I do not have enough space in this article to address the various arguments that have arisen about this store since its genesis. However I chose to focus on the store as a metaphor for a key ingredient in social improvement and harm reduction efforts: intersectionality.

Intersectionality is a phenomenon embodied by every individual. It is the unique combination of one’s (often involuntary) espousal of multiple identities including those that are socioeconomic, racial, geographical, gender-based, and healthcare-driven. Put simply: none of us have only one identity. We ourselves are intersectional, as we are a unique compilation multiple perspectives and multiple characteristics.

Okay, So I’m Multifaceted. So What?

One of the most harmful things to real social progress is the mistake many of us make: identifying ourselves only by to one facet of our intersectional selves. In our quest to protect the interests of the identity that we have deemed most important, we often overlook other parts of ourselves that also have contributing needs. For example, if I vote in an Arizona election, I may choose to think of myself primarily as a taxpayer, and vote for policies that best protect my interests regarding taxes. But if I am an environmentalist as well, I may choose to subsume that part of my identity in favor of my identity as a taxpayer. Because most policies cannot reflect our intersectional identities, we end up choosing to represent only the part of our identity that seems most important to us.

Unfortunately, as we attempt to whittle our own identities down to one dimension, we tend to begin viewing others around us as singular, as well. Moreover, in seeking to protect ourselves and our families, we tend to identify others according to their characteristics we view as most dangerous. Thus, someone who is a resident of Phoenix, a mother, and a user of intravenous drugs tends to get labeled by members of her community merely as an intravenous drug user. The other parts of her identity that need support? They get swept under the rug.

It is crucial for all of us, we members of the intersectional human race, to understand is that we all have multiple needs and multiple motivations. But others who may seem dangerous to us must be treated as residents of the communities that we share. In order to make our state safer, we need to keep safe all of the residents of our state. In order to protect my interests as a resident of Phoenix, I need to consider all of the residents of Phoenix as part of the equation. Just like the famous store, our communities are made up of many different sections, many of which do not affect us personally.

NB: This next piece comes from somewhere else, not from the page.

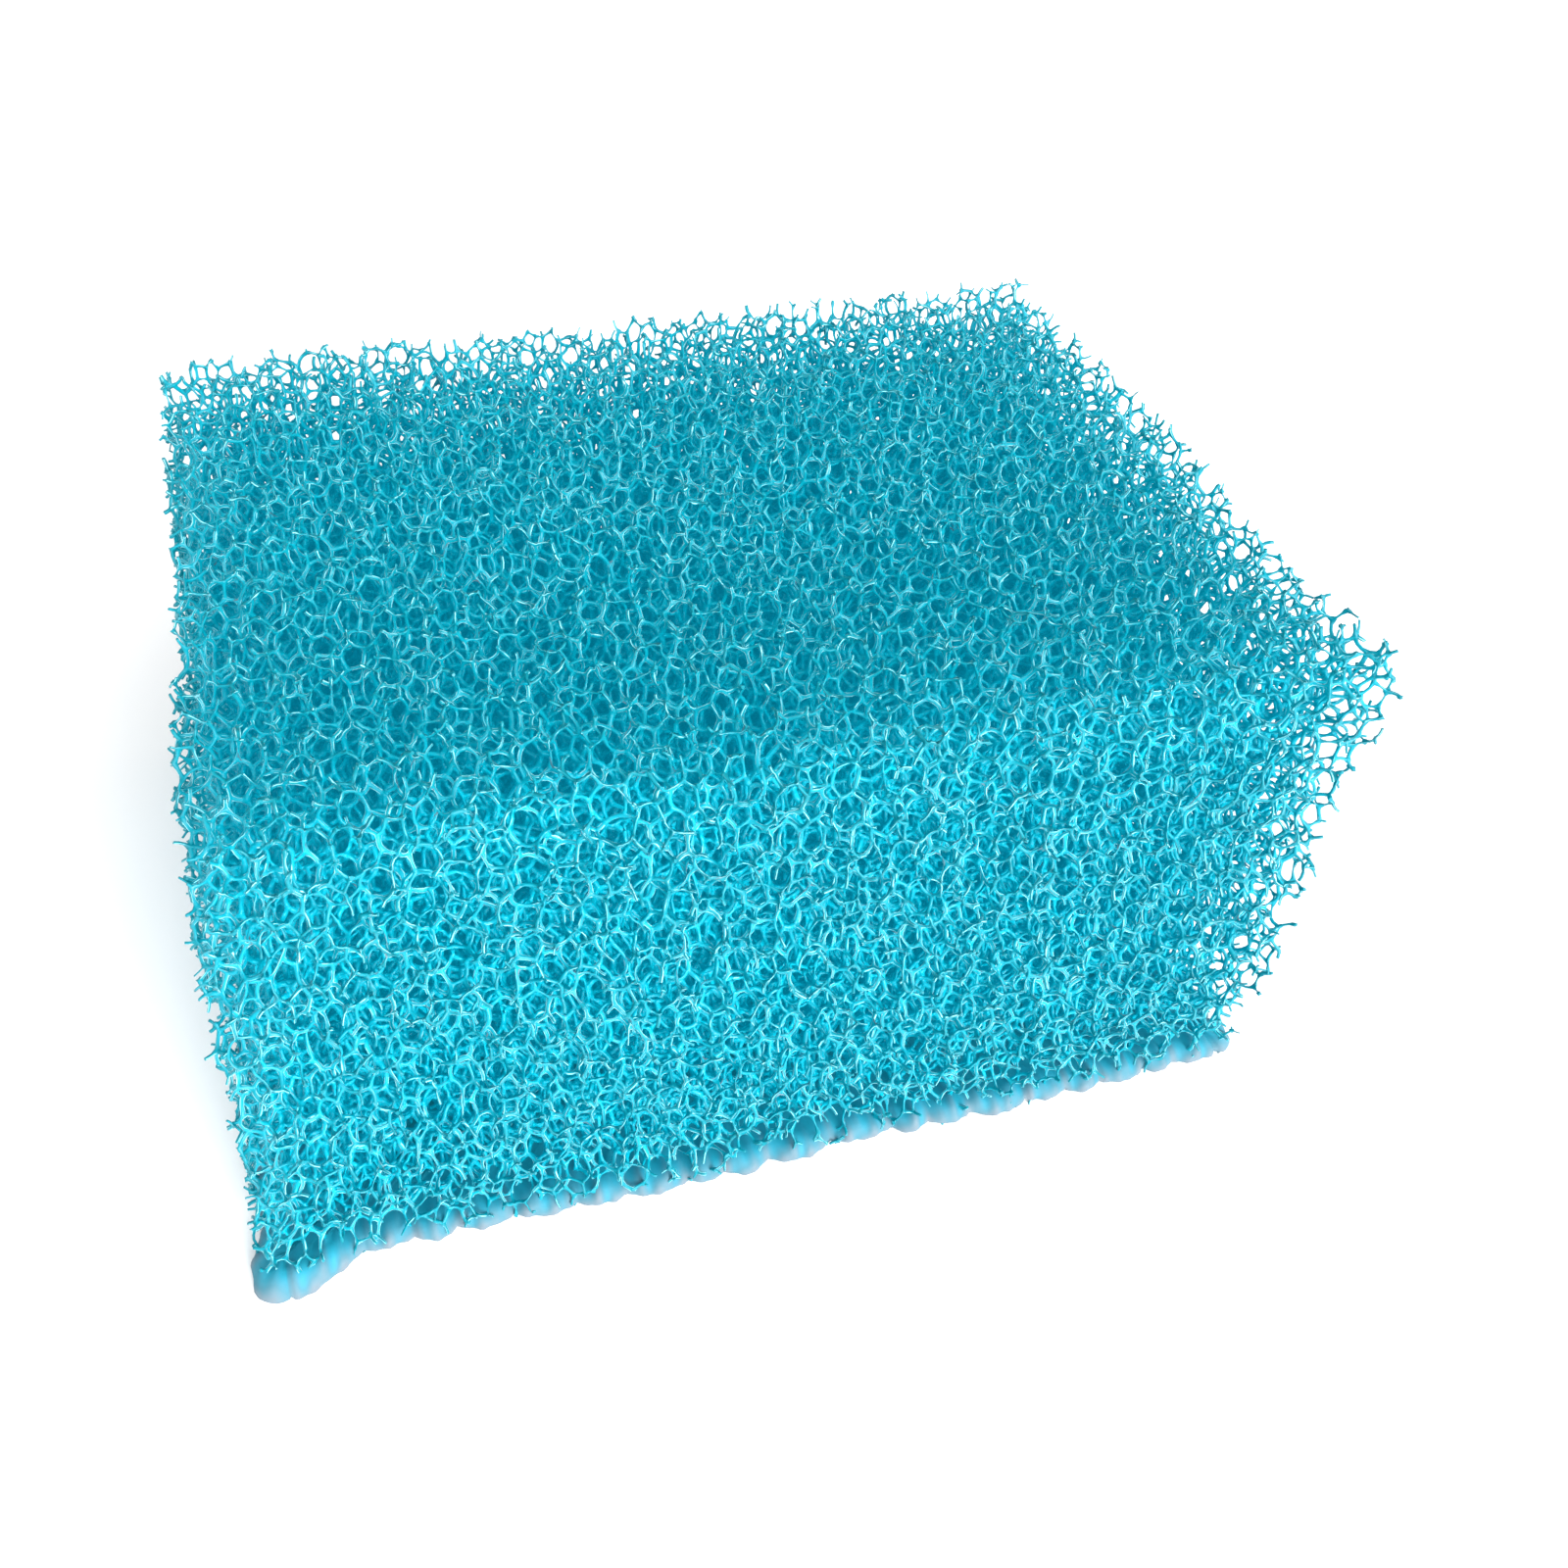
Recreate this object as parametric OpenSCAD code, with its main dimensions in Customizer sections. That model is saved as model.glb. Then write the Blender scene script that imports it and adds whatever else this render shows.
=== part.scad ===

When we are able to see all lives as intersectional and having various needs, we are better equipped to support policies and programs that may affect some of our fellow Arizonans, but perhaps not us directly. We in the Harm Reduction community seek to remind our fellows that programs empirically proven to help members of marginalized social arenas, help all of us. If we want to make all of Arizona safer and healthier, we must seek to bring safety and health to all Arizonans. None of us has only one identity; we must focus on the parts of identity that we share.